Note: It cleans just a link from the current TAttribute instance. If you want to erase a real attribute from am XML document, useeraseAttributeon the parent element
Before using a cleared TAttribute instance, you must assign it a new value first bool exist (void)- Returns true if the current TAttribute instance is not empty.
string getName(void)- Returns the attribute name.
string getValue(void)- Returns the attribute value.
void setValue(const string Value)- Sets the value of the attribute. Whitespace in the value is normalized automatically.
4 Installation
4.1 Requirements
Platform: C++ (tested on g++ 3.2.0)
Parser: Libxml2 version 2.5.0 and greater (tested on Libxml2-2.5.11)
4.2 Description of the files
parser.cpp - API library souce code
parser.h - API library header file
parser-exception.h - API library exception list
Makefile
4.3 Preparation for the installation
You must set the LIBXML2 variable in the Makefile to the path where you have installed Libxml2.
4.4 Installation
Now you can compile the API library using:
$ make
This will create the shared library libparser.so.0.0.1 in the current directory and the symbolic link to it named libparser.so.0. You can erase an temporary object file using:
$ make clean
5 Using
5.1 Changing the behaviour
You can change the schema and the name of the id attribute that is generated for a new elements.

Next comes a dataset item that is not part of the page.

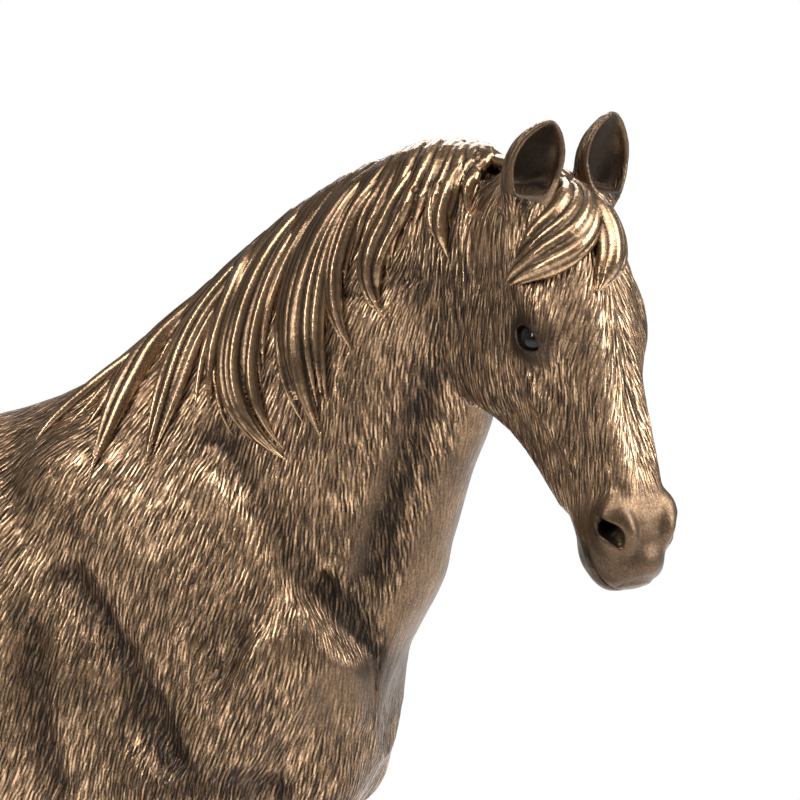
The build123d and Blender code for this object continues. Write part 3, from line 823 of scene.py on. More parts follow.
def new_object(name, points, loops, sizes, normals=None, values=None):
    mesh = bpy.data.meshes.new(name)
    mesh.vertices.add(len(points))
    mesh.vertices.foreach_set("co", (points / 1000).astype(np.float32).ravel())
    mesh.loops.add(len(loops))
    mesh.loops.foreach_set("vertex_index", loops.astype(np.int32))
    mesh.polygons.add(len(sizes))
    starts = np.concatenate([[0], np.cumsum(sizes)[:-1]]).astype(np.int32)
    mesh.polygons.foreach_set("loop_start", starts)
    mesh.polygons.foreach_set("use_smooth", np.ones(len(sizes), bool))
    mesh.update(calc_edges=True)
    for key, value in (values or {}).items():
        flat = value.ndim == 1
        layer = mesh.attributes.new(key, "FLOAT" if flat else "FLOAT_VECTOR", "POINT")
        layer.data.foreach_set("value" if flat else "vector", value.astype(np.float32).ravel())
    if normals is not None:
        mesh.normals_split_custom_set_from_vertices(normals.astype(np.float32))
    item = bpy.data.objects.new(name, mesh)
    bpy.context.scene.collection.objects.link(item)
    return item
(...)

Both are specified and can be changed in the header file parser.h. It must be done before the compilation.
5.2 Your source code
You must import the API library header file using
#include "path/parser.h"
or
#include <path/parser.h>
it you have it in the standard header files directory.
Note: Some methods can raise an exception if they are called with bad parameters or Libxml2 is not correctly compiled. You must catch it or your program will be terminated.
5.3 Your source code compilation
This library can be compiled using the usual procedure, you must only set the path to the header files and libraries of the Libxml2, if you do not have it in the standard directories.
6 Conclusion
The actual syntax is documented in the header file parser.h.